* START *

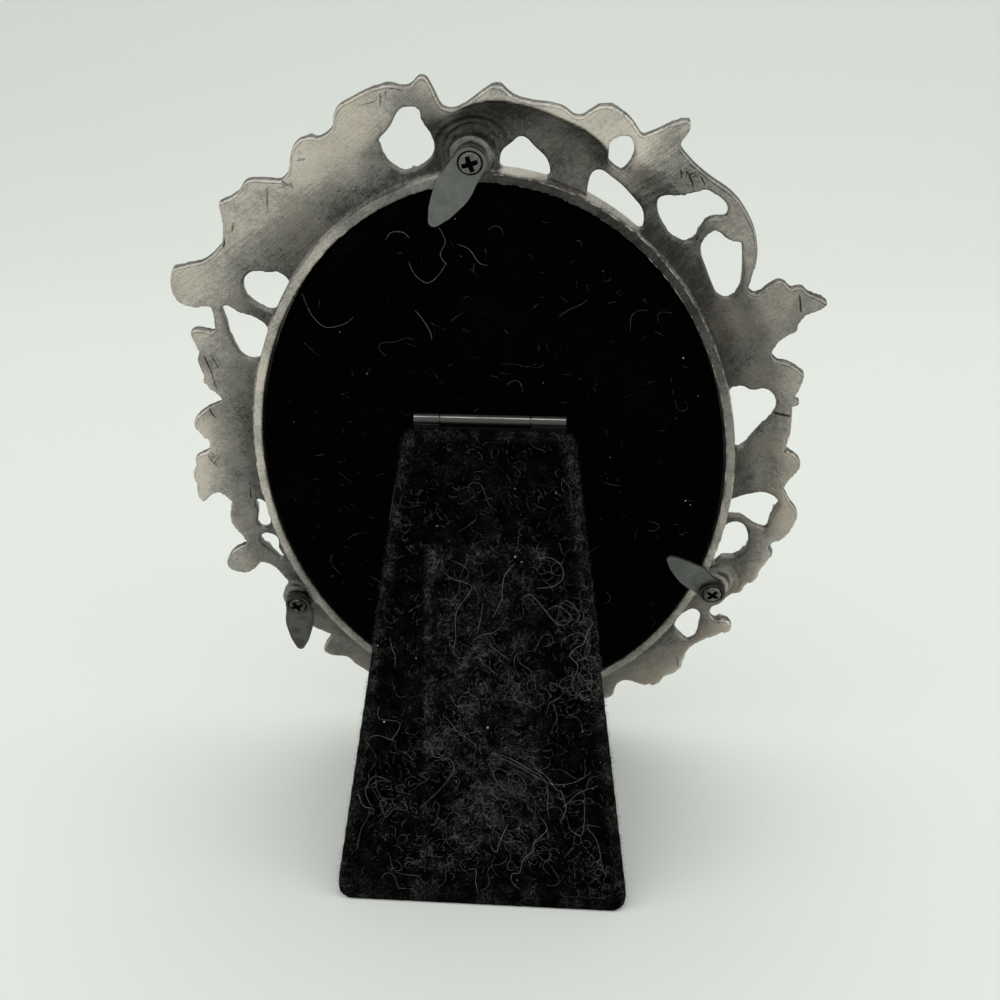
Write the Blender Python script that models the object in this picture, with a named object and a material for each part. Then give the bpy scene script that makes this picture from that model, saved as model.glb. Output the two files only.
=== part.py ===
"""Oval easel picture frame, cast leaf border, velvet-covered back and folding leg.

Metres, +Z up. The picture faces -Y and the leg stands behind it on +Y. The frame is
at rest on a table at z = 0 with its leg open.

Three working frames are used, each an empty:
  panel  centre of the oval on the rim's back face. X across, Z up the panel, Y out of the back
  leg    on the hinge axis. Z up the leg, Y out of its rear face
  button on each screw, like the panel's frame but turned to the blade's direction
"""

import math

import bmesh
import bpy
from mathutils import Matrix, Vector

MM = 0.001

# Opening at the back of the rim, for an oval print
OPENING_WIDTH = 89 * MM
OPENING_HEIGHT = 127 * MM

# Rim of the casting
RIM_WALL = 1.8 * MM
RIM_STAND = 3.4 * MM
LIP_REACH = 2.5 * MM
LIP_THICKNESS = 1.2 * MM
BEAD_RISE = 0.7 * MM

# Layers held in the rim, from the back
BACK_INSET = 0.5 * MM
VELVET = 0.5 * MM
BOARD = 1.4 * MM
CARD = 0.3 * MM
GLASS = 1.2 * MM
LAYER_GAP = 0.2 * MM
EDGE_GAP = 0.4 * MM

# Leaf border of the casting
BORDER_THICKNESS = 1.7 * MM
BORDER_EDGE_DEPTH = 0.3 * MM
TROUGH_CENTRE = 4.0 * MM
TROUGH_HALF_WIDTH = 7.5 * MM
BORDER_REACH = 24 * MM
BORDER_ROOT = 1.0 * MM
HOLE_ROOT = 1.4 * MM
FOOT_REACH = 9.6 * MM

# Depth of the hollow beside the rim, by clock angle seen from behind
TROUGH_DEPTHS = [
    (0, 3.2 * MM), (30, 3.1 * MM), (60, 2.7 * MM), (120, 2.6 * MM), (180, 2.6 * MM),
    (240, 2.6 * MM), (290, 2.4 * MM), (305, 1.9 * MM), (320, 1.6 * MM), (340, 1.7 * MM),
    (352, 2.6 * MM), (360, 3.2 * MM),
]

# Stance
PANEL_LEAN = math.radians(14.7)
LEG_LEAN = math.radians(19.0)

# Turn buttons and their screws
BUTTON_THICKNESS = 0.6 * MM
BUTTON_LENGTH = 13.4 * MM
BUTTON_WIDTH = 6.0 * MM
BUTTON_LIFT = 0.3 * MM
HUB_RADIUS = 2.75 * MM
COLLAR_HEIGHT = 0.7 * MM
COLLAR_WALL = 0.5 * MM
SCREW_HEAD_RADIUS = 2.0 * MM
SCREW_HEAD_HEIGHT = 1.2 * MM
SCREW_RADIUS = 1.0 * MM
SCREW_BITE = 3.2 * MM
BOSS_RADIUS = 3.6 * MM
BOSS_DROP = 0.15 * MM
BOSS_ROOT = 0.35 * MM
TURN_GAP = 0.1 * MM

# Each button: clock angle and reach of its screw beyond the rim, in leaf units, the way its
# blade points, and how far it is bent up off the back, in degrees
BUTTONS = {
    "top": (358.6, 2.6, 211.0, 0.0),
    "right": (120.7, 2.4, 314.0, 0.0),
    "left": (231.4, 3.3, 184.0, 8.5),
}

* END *

■ Task directions: In this exercise, copy only the lines from the opening line of the material through the line where "at rest on a" appears.

■ Correct answer:
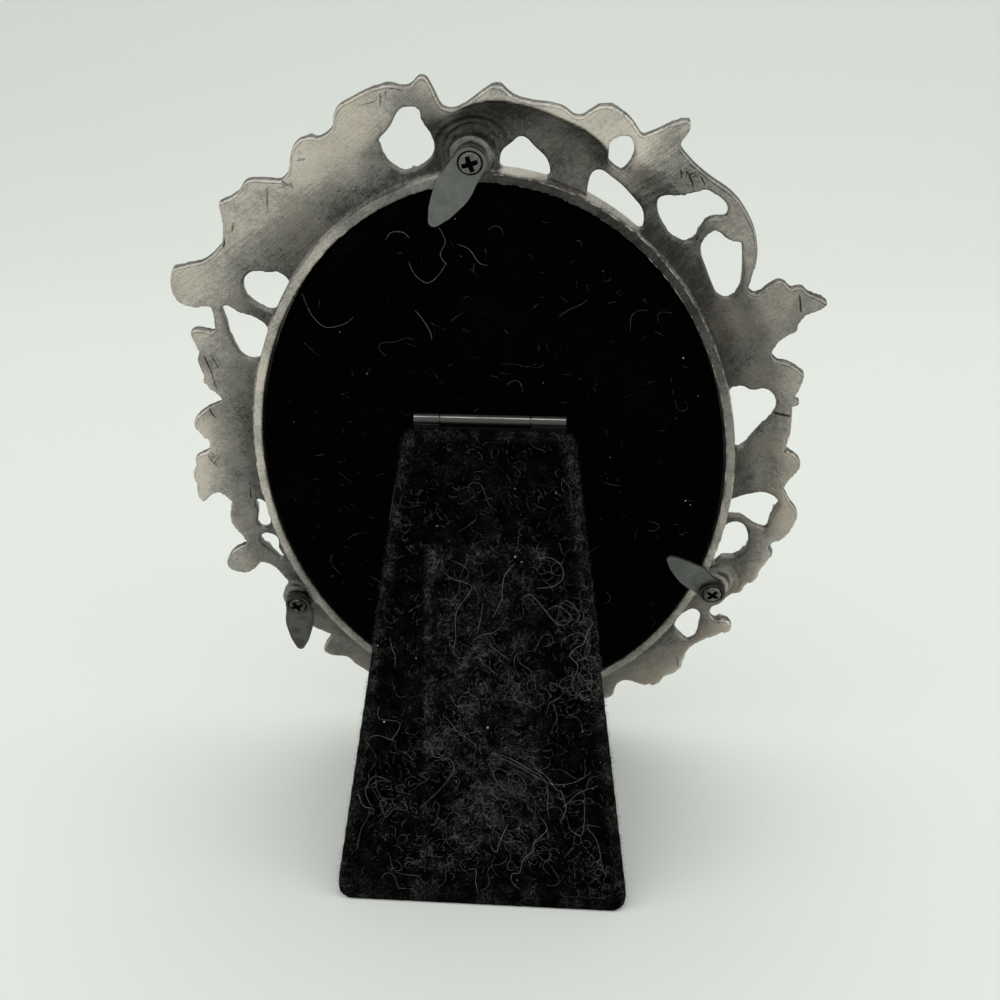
Write the Blender Python script that models the object in this picture, with a named object and a material for each part. Then give the bpy scene script that makes this picture from that model, saved as model.glb. Output the two files only.
=== part.py ===
"""Oval easel picture frame, cast leaf border, velvet-covered back and folding leg.

Metres, +Z up. The picture faces -Y and the leg stands behind it on +Y. The frame is
at rest on a table at z = 0 with its leg open.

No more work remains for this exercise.